Governance should also include measurable controls such as planner override rates, stockout root causes, supplier confirmation latency, and workflow exception aging. These metrics reveal whether automation is reducing spreadsheet dependency or simply shifting manual work into another tool. For CIOs and CTOs, this is where architecture and operations strategy converge: automation value is realized only when process ownership, data quality, and system observability are managed together.
Executive recommendations for cloud ERP modernization in distribution
For leadership teams modernizing distribution operations, the strategic objective should be to convert inventory planning from a file-based coordination process into a connected digital workflow. That means prioritizing ERP extensibility, API accessibility, middleware governance, and analytics visibility during platform decisions. A cloud ERP program that leaves planning dependent on spreadsheet exports will not deliver full operational leverage.

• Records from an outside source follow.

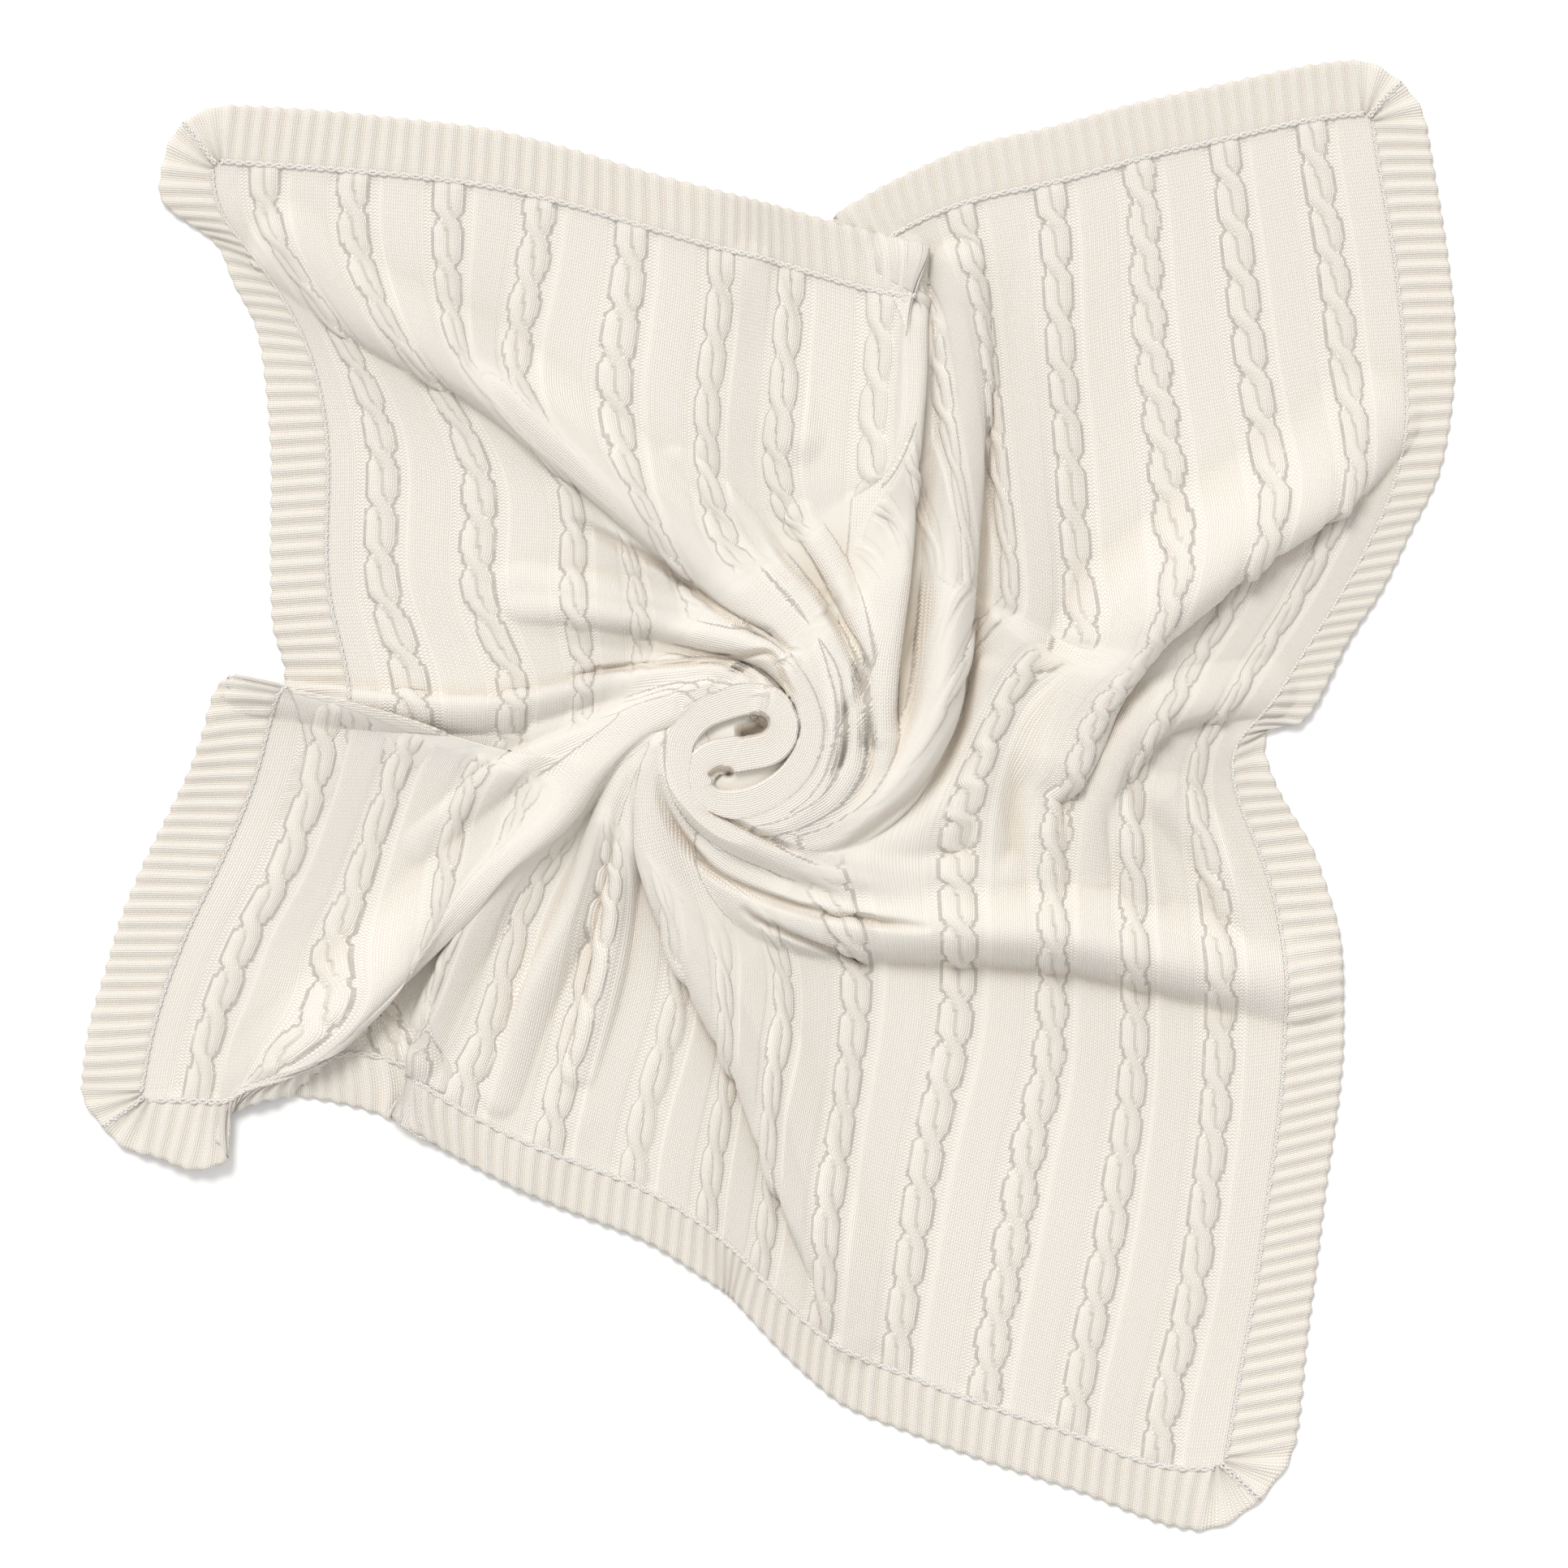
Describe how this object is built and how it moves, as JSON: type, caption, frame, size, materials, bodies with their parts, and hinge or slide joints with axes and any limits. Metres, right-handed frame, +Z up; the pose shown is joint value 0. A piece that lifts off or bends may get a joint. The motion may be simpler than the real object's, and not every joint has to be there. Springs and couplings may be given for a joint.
{
  "type": "knitted blanket",
  "caption": "Cot-size cable-knit blanket with a ribbed border, laid out nearly flat with its middle twisted into a swirl of folds.",
  "frame": {"origin": "on the surface the blanket lies on, under the middle of its bounding box", "axes": "+Z up out of the cloth, +Y towards the top edge along the length, +X towards the right-hand side"},
  "size_m": [0.8429, 0.9001, 0.055],
  "materials": {
    "cable_knit": "soft matt cotton yarn in a cable-knit stitch",
    "rib_knit": "soft matt cotton yarn in a two-by-two rib",
    "seam_yarn": "matt linking yarn in a chain stitch"
  },
  "bodies": {
    "root": {"cable_panel": "cable_knit", "rib_border_top": "rib_knit", "rib_border_right": "rib_knit", "rib_border_bottom": "rib_knit", "rib_border_left": "rib_knit", "linking_seam_top": "seam_yarn", "linking_seam_right": "seam_yarn", "linking_seam_bottom": "seam_yarn", "linking_seam_left": "seam_yarn", "corner_join_top_left": "seam_yarn", "corner_join_top_right": "seam_yarn", "corner_join_bottom_right": "seam_yarn", "corner_join_bottom_left": "seam_yarn"}
  },
  "joints": []
}
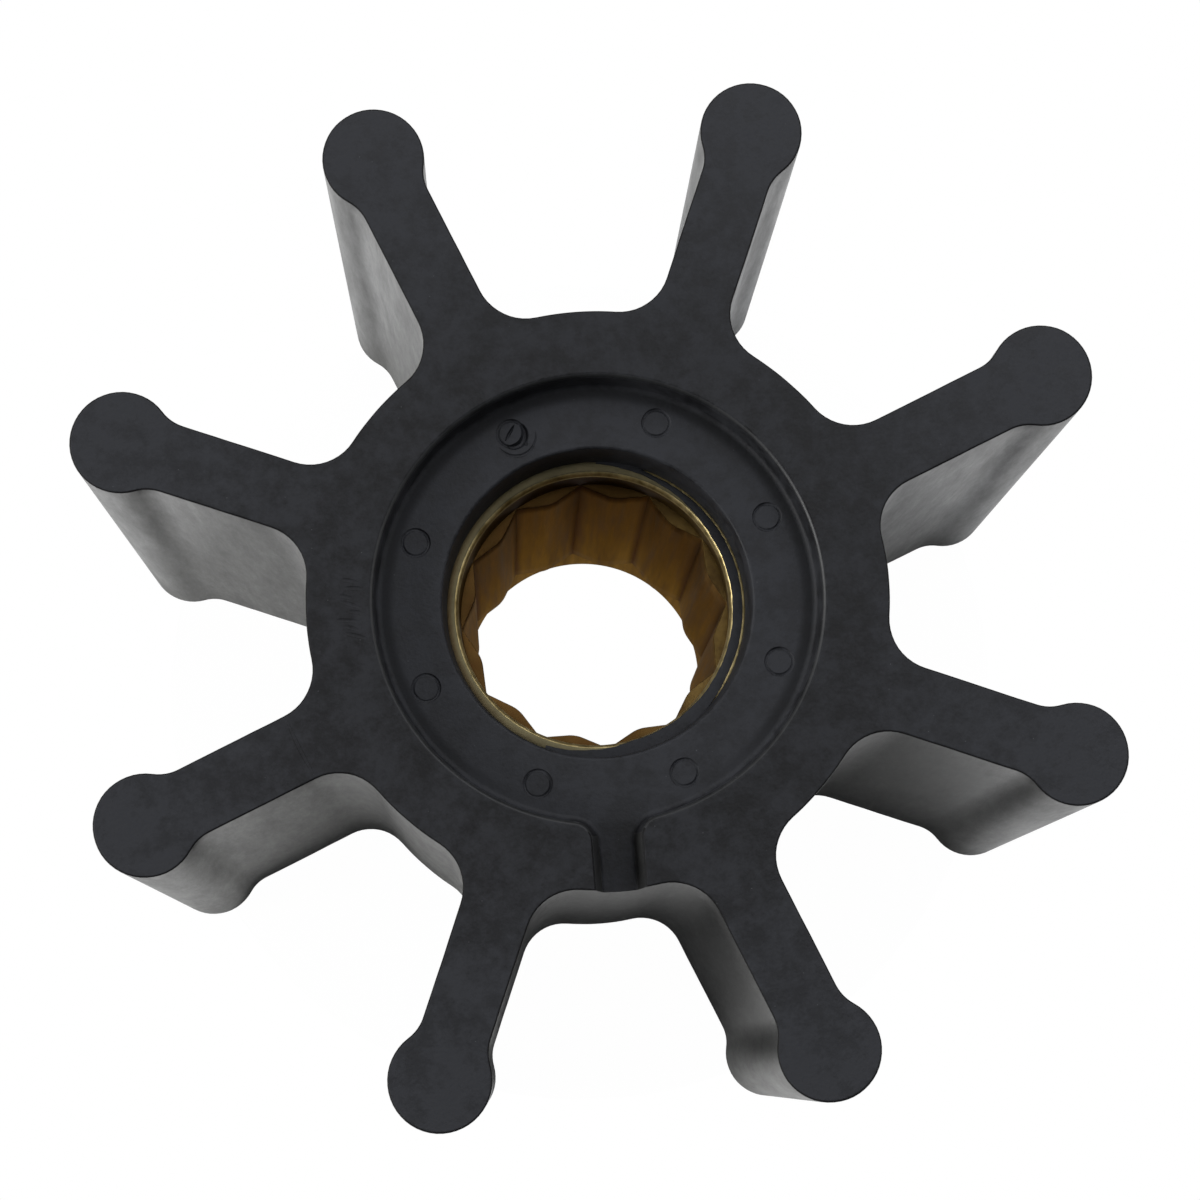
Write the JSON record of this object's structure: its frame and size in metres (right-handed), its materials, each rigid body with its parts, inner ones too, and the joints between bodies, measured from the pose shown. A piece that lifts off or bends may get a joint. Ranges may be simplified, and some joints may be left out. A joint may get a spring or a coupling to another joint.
{
  "type": "rubber pump impeller",
  "caption": "Flexible vane impeller for a small raw-water pump: rubber hub with straight radial vanes that end in round bulbs, bonded to a brass bush with a splined bore.",
  "frame": {"origin": "centre of the back face, on the bore axis, at the surface that the part stands on", "axes": "+Z along the bore axis towards the front face, the one with the drain groove; the groove points along -Y"},
  "size_m": [0.0606, 0.0606, 0.0502],
  "materials": {
    "rubber": "matte",
    "brass": "machined, dull"
  },
  "bodies": {
    "root": {"rubber_impeller": "rubber", "splined_bush": "brass"}
  },
  "joints": []
}
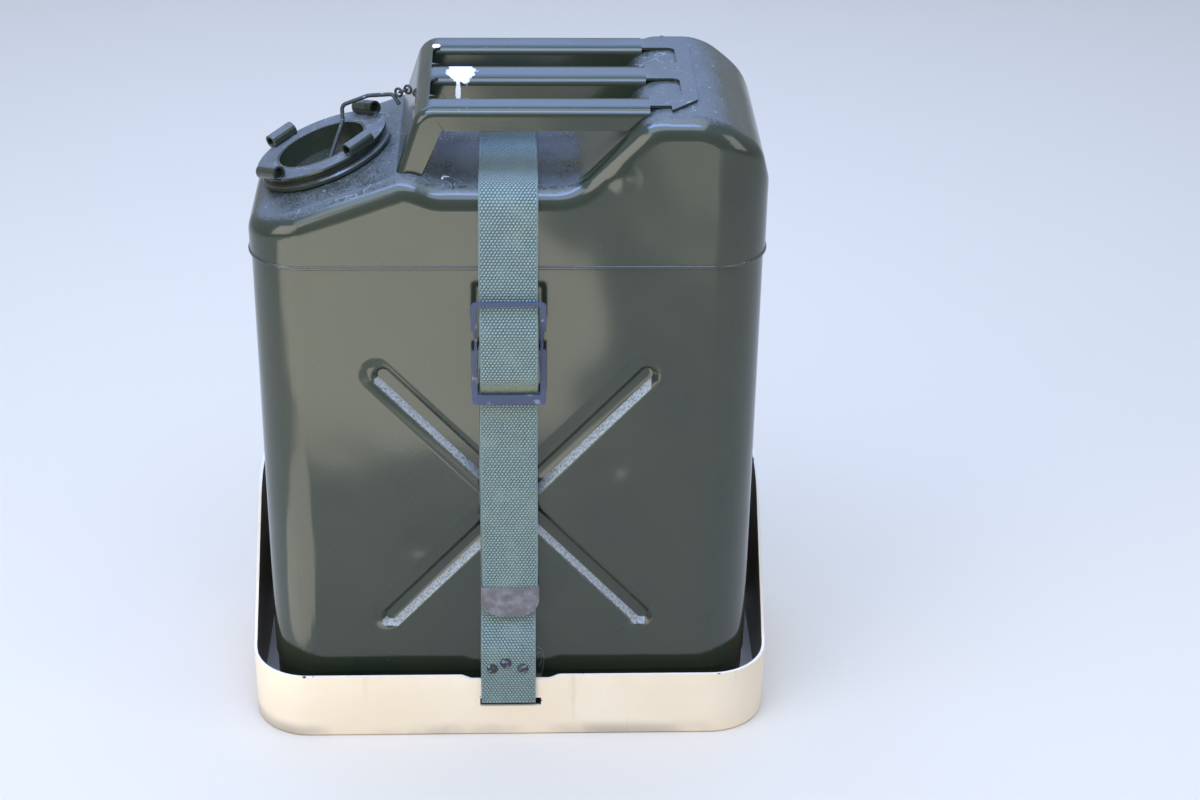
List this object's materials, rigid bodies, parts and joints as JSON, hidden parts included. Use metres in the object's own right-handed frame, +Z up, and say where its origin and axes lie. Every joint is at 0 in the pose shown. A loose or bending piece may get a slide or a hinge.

Executives should require a roadmap that links inventory planning automation to measurable outcomes: lower working capital, improved fill rate, faster replenishment cycles, fewer emergency buys, and stronger auditability. They should also evaluate whether current integration architecture can support near-real-time planning updates across warehouses, suppliers, commerce channels, and finance. If not, middleware modernization should be part of the business case, not a later enhancement.
The long-term advantage is not only efficiency. It is resilience. Distributors that eliminate spreadsheet dependency can respond faster to supplier disruption, demand volatility, and channel shifts because planning logic is embedded in enterprise workflows rather than trapped in individual files. That capability becomes increasingly important as organizations scale product catalogs, expand fulfillment networks, and adopt AI-assisted operations.